• **Requirement**: Repeat the line that contains "Model this object", the line that contains "V = FreeCAD.Vector", and all lines between them, exactly and with no other lines.

··· Data for this exercise ···

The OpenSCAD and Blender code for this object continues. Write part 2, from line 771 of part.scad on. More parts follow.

···
··· Data for this exercise ···

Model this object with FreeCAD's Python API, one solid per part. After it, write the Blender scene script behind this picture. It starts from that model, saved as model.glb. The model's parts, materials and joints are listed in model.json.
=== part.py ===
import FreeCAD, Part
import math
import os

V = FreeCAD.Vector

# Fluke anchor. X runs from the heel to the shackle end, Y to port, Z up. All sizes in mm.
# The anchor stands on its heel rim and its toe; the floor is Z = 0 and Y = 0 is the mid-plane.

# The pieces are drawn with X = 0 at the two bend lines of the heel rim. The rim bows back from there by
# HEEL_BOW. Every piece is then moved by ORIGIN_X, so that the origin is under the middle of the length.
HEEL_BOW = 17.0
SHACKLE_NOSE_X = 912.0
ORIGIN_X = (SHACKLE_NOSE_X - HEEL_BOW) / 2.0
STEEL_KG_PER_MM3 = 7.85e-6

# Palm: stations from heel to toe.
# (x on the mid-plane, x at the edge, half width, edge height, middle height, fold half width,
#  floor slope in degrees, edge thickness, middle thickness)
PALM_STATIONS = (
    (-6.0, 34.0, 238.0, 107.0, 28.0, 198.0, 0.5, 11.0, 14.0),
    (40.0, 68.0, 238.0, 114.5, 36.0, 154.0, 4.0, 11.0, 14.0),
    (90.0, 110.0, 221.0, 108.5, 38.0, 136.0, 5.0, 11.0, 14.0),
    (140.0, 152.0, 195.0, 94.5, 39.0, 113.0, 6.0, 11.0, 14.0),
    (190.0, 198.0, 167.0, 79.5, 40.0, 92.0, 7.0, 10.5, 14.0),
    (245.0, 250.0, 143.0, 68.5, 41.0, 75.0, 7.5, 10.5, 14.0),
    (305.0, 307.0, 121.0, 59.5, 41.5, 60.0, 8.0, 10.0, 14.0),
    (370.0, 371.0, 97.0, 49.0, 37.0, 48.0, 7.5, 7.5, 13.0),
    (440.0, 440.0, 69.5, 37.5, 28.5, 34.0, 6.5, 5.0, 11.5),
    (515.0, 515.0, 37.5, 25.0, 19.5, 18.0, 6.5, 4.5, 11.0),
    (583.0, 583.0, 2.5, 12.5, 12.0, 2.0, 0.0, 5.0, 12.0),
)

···

• **Task result**:
Model this object with FreeCAD's Python API, one solid per part. After it, write the Blender scene script behind this picture. It starts from that model, saved as model.glb. The model's parts, materials and joints are listed in model.json.
=== part.py ===
import FreeCAD, Part
import math
import os

V = FreeCAD.Vector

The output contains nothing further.